Begin with the line that contains "Keep writing the" and continue down through the line that contains "Continue the OpenSCAD"; reproduce those lines exactly and only those.
==== DATA FOR THE TASK ====
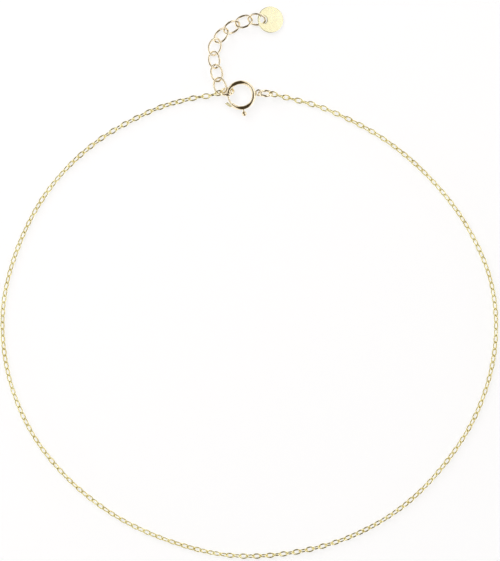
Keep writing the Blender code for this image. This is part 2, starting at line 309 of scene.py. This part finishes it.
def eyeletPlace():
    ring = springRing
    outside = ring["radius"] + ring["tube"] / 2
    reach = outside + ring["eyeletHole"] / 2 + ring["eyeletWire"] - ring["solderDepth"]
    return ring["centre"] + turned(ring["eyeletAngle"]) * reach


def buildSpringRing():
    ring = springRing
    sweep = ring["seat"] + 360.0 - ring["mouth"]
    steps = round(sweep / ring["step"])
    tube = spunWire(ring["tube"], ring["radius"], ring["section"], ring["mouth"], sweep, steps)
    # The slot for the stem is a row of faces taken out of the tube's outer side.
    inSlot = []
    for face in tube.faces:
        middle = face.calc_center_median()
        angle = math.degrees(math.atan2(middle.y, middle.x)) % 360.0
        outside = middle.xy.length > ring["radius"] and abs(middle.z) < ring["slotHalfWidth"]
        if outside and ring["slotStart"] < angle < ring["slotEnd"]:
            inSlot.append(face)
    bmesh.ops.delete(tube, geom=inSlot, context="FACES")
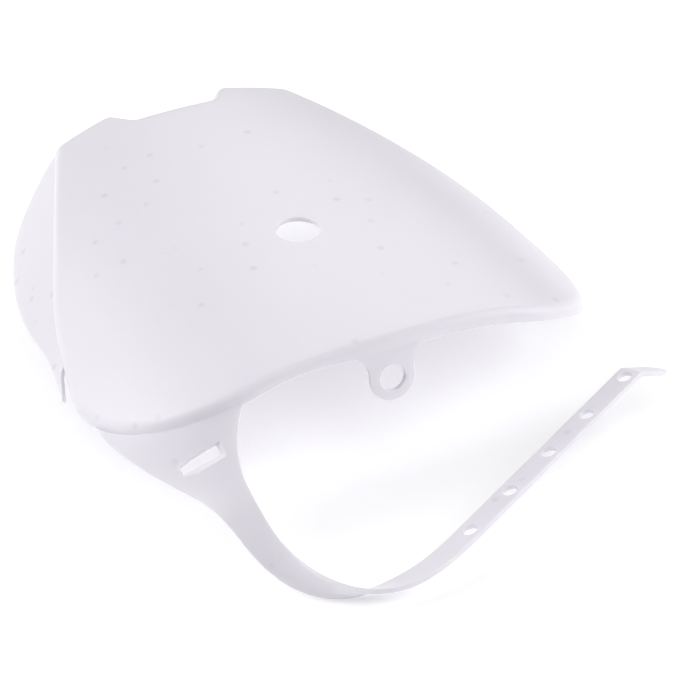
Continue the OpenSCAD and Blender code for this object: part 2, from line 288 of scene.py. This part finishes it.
====
==== DATA FOR THE TASK ====
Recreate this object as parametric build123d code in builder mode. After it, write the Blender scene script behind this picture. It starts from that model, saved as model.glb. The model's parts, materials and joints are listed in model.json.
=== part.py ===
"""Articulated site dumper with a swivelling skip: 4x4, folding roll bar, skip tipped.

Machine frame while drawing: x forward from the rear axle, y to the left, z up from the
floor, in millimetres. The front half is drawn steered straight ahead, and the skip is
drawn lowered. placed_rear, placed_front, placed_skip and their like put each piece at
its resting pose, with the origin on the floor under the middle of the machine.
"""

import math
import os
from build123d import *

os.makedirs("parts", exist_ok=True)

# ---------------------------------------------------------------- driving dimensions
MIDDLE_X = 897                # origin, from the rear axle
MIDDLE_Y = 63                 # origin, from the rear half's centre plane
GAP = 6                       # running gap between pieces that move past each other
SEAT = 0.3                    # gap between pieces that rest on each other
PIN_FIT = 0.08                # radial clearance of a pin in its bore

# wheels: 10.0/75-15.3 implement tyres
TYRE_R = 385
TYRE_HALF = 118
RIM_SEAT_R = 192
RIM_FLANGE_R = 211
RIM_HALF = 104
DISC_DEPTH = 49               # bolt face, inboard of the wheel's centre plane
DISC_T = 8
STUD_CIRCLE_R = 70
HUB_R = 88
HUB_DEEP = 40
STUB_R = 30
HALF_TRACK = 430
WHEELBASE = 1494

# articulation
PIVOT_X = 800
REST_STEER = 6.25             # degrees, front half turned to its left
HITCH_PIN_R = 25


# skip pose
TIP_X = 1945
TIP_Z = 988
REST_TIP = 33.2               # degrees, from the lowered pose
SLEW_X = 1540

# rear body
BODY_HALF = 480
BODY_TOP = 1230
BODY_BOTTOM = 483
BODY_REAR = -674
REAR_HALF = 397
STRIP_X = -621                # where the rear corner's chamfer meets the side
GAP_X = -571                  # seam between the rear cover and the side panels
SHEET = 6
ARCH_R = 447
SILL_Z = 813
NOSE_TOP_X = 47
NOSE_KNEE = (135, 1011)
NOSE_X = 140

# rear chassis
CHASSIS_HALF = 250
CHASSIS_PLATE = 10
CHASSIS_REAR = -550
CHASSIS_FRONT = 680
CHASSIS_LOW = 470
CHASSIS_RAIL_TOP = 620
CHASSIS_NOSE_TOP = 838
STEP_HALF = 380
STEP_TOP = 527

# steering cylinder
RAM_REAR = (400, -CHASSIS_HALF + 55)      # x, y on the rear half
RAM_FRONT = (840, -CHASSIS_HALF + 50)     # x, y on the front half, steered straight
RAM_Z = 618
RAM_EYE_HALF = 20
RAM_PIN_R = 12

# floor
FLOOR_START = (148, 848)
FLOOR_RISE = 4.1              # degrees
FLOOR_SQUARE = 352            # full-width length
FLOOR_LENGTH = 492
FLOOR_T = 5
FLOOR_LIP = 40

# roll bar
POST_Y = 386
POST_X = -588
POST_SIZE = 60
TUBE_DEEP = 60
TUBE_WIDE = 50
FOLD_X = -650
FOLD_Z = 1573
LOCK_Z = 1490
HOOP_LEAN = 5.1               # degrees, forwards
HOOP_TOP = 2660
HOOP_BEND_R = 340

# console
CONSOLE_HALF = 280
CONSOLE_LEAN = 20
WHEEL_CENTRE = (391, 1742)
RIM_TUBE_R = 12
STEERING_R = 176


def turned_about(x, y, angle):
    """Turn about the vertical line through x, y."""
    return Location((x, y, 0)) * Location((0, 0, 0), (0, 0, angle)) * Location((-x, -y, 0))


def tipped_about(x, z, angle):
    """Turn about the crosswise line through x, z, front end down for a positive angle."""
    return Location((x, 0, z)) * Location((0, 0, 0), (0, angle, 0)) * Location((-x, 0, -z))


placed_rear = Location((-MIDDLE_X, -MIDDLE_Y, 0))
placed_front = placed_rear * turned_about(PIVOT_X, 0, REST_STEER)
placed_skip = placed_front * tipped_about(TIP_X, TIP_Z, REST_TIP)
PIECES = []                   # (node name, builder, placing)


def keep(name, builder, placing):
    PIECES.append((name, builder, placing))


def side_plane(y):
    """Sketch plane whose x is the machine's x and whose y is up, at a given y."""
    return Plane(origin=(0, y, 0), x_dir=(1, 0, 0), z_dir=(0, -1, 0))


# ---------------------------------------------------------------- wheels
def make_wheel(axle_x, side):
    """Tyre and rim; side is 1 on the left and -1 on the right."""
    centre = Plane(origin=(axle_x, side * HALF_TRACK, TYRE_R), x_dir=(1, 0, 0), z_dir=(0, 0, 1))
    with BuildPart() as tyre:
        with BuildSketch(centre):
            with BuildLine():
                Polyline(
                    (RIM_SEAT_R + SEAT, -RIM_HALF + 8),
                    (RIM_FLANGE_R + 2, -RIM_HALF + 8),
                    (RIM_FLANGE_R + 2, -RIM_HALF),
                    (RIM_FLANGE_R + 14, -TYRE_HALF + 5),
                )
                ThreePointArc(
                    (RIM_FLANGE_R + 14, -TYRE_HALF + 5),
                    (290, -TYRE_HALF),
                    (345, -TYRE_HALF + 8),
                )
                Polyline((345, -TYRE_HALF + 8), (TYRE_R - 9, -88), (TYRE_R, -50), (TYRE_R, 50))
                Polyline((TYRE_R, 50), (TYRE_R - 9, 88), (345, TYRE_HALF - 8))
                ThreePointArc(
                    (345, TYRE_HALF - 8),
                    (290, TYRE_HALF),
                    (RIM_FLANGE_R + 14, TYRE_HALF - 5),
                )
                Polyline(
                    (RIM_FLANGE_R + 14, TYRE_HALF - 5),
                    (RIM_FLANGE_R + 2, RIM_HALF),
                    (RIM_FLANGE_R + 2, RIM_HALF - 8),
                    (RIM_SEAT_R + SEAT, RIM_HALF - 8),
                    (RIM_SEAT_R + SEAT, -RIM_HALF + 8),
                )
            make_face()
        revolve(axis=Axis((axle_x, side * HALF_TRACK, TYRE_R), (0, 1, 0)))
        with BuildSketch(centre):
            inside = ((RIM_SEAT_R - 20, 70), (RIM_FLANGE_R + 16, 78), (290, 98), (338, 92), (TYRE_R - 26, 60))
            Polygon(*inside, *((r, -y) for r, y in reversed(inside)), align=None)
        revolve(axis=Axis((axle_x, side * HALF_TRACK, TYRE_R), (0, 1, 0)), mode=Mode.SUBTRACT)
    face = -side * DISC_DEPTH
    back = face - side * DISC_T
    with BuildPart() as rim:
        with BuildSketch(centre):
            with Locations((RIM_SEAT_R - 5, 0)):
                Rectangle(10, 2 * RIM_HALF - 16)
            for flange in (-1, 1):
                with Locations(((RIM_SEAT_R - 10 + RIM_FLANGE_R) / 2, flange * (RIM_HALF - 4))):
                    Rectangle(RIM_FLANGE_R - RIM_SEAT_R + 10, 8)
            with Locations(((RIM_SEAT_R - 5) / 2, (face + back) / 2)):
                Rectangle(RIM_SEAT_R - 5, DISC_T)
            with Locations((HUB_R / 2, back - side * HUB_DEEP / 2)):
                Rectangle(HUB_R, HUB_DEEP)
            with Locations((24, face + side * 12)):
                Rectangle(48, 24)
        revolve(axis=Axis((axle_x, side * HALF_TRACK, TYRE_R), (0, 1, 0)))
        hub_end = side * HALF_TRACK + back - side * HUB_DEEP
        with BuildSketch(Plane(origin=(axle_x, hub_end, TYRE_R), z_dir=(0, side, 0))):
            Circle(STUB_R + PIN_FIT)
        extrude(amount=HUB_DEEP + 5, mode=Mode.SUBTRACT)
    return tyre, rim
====
==== DATA FOR THE TASK ====
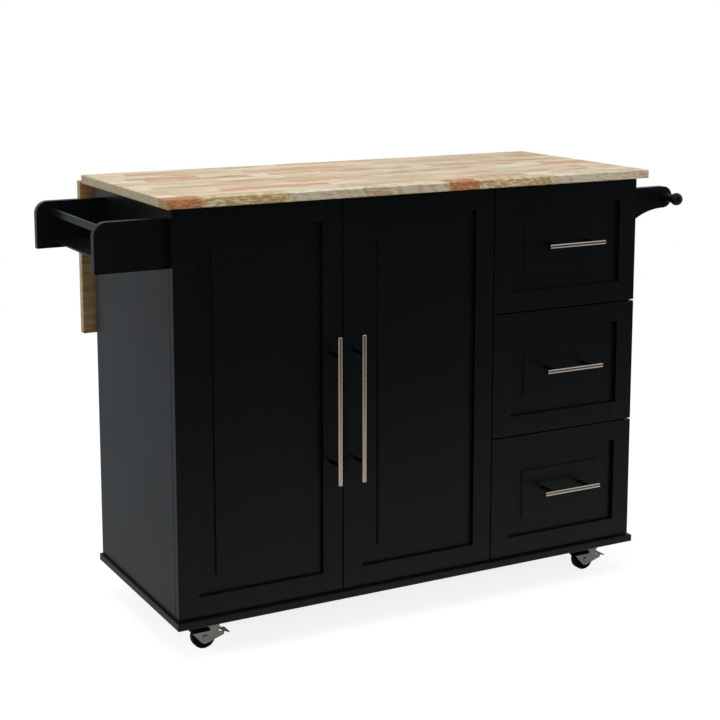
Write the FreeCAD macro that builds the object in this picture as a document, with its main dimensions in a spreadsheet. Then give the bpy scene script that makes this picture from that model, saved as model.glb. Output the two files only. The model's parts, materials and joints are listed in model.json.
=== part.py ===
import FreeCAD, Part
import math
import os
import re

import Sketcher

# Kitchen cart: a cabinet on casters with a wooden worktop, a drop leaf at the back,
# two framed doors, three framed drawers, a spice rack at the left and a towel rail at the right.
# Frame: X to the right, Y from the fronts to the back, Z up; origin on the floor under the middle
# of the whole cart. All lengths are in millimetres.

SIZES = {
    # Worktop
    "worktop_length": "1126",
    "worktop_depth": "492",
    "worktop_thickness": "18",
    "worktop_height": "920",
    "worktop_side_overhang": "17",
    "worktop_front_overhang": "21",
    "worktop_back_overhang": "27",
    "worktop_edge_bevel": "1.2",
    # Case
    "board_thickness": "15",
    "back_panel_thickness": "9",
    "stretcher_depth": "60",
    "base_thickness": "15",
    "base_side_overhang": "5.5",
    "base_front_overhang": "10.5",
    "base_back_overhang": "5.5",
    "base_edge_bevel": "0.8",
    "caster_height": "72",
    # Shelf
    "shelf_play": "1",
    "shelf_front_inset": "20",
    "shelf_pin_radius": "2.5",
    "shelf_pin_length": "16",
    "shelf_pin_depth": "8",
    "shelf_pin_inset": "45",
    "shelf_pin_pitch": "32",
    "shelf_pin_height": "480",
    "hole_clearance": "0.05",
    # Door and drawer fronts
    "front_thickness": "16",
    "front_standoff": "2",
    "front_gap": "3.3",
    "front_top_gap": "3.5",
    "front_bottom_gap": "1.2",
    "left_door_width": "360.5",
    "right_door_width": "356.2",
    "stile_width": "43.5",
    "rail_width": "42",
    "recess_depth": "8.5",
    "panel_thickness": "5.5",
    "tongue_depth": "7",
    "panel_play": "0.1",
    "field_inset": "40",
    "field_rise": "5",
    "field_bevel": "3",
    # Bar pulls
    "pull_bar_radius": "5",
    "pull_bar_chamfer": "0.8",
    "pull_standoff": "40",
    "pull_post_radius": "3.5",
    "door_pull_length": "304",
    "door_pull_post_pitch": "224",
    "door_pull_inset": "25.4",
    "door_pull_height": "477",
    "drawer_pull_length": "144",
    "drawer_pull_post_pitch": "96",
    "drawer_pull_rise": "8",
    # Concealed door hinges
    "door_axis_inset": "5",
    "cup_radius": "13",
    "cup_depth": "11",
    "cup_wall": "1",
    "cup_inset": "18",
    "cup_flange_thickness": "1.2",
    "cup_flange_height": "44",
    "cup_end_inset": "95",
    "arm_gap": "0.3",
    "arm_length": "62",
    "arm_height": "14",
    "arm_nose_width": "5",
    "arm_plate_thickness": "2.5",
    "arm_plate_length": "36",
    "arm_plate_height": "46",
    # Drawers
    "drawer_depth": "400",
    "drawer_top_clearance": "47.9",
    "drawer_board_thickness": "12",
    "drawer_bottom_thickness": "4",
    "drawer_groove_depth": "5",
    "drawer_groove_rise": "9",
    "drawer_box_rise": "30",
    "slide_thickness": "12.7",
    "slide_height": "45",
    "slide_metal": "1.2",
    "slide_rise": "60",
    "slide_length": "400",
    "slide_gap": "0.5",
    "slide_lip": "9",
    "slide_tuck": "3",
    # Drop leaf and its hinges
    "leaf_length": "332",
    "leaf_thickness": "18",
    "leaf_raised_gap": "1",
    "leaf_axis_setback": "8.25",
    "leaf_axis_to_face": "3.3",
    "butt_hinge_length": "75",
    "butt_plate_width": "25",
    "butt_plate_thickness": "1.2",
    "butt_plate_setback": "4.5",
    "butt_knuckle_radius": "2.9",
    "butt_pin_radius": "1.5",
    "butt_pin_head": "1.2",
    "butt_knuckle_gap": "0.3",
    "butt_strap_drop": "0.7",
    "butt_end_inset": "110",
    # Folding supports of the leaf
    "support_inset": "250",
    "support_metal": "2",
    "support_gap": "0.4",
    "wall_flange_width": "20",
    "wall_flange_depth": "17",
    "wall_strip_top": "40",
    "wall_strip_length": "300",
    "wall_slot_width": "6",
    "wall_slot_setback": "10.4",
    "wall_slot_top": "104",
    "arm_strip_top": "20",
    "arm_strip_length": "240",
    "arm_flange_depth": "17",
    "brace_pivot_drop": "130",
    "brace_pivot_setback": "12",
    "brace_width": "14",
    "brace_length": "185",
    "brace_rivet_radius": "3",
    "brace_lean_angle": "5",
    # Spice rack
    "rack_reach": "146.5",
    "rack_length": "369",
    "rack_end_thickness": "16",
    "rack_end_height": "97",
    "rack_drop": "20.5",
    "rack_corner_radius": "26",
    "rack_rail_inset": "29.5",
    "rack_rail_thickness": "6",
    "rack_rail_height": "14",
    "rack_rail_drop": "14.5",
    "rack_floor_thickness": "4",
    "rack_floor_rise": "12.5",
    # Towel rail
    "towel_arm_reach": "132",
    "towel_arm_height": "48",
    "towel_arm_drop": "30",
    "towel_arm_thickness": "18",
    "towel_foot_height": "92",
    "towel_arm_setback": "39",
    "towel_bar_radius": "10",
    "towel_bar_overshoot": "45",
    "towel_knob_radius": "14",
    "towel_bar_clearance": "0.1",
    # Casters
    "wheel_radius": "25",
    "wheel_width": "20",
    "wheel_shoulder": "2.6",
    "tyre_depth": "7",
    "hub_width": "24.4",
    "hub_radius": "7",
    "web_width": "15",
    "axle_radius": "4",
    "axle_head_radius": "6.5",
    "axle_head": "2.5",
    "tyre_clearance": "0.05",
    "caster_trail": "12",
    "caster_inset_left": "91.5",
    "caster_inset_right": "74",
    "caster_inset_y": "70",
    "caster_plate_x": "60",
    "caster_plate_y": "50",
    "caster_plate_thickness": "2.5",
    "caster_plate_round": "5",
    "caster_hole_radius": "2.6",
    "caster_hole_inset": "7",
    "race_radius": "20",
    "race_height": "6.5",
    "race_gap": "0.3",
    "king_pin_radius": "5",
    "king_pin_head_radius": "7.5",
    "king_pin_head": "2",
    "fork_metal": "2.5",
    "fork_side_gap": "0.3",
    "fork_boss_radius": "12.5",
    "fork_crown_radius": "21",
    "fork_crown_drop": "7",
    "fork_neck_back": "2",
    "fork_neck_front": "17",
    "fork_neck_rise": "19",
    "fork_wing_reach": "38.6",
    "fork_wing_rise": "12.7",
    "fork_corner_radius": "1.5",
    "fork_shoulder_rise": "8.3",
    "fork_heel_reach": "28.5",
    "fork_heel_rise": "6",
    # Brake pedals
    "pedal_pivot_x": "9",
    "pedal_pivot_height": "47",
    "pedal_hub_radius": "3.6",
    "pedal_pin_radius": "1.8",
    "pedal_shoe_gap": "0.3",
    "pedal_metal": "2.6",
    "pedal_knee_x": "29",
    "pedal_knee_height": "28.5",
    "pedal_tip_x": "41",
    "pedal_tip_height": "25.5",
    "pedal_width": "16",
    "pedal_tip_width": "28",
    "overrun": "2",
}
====
▸ **SOLUTION TO THE PROBLEM**
Keep writing the Blender code for this image. This is part 2, starting at line 309 of scene.py. This part finishes it.
def eyeletPlace():
    ring = springRing
    outside = ring["radius"] + ring["tube"] / 2
    reach = outside + ring["eyeletHole"] / 2 + ring["eyeletWire"] - ring["solderDepth"]
    return ring["centre"] + turned(ring["eyeletAngle"]) * reach


def buildSpringRing():
    ring = springRing
    sweep = ring["seat"] + 360.0 - ring["mouth"]
    steps = round(sweep / ring["step"])
    tube = spunWire(ring["tube"], ring["radius"], ring["section"], ring["mouth"], sweep, steps)
    # The slot for the stem is a row of faces taken out of the tube's outer side.
    inSlot = []
    for face in tube.faces:
        middle = face.calc_center_median()
        angle = math.degrees(math.atan2(middle.y, middle.x)) % 360.0
        outside = middle.xy.length > ring["radius"] and abs(middle.z) < ring["slotHalfWidth"]
        if outside and ring["slotStart"] < angle < ring["slotEnd"]:
            inSlot.append(face)
    bmesh.ops.delete(tube, geom=inSlot, context="FACES")
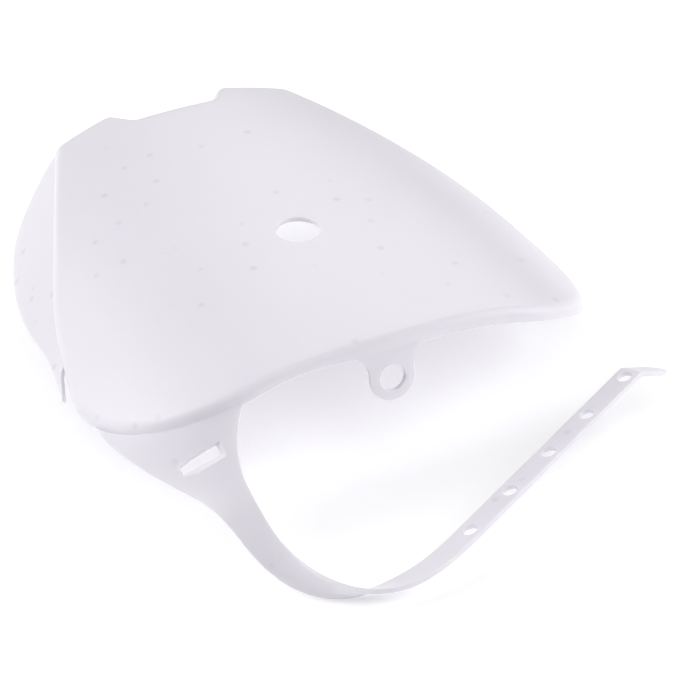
Continue the OpenSCAD and Blender code for this object: part 2, from line 288 of scene.py. This part finishes it.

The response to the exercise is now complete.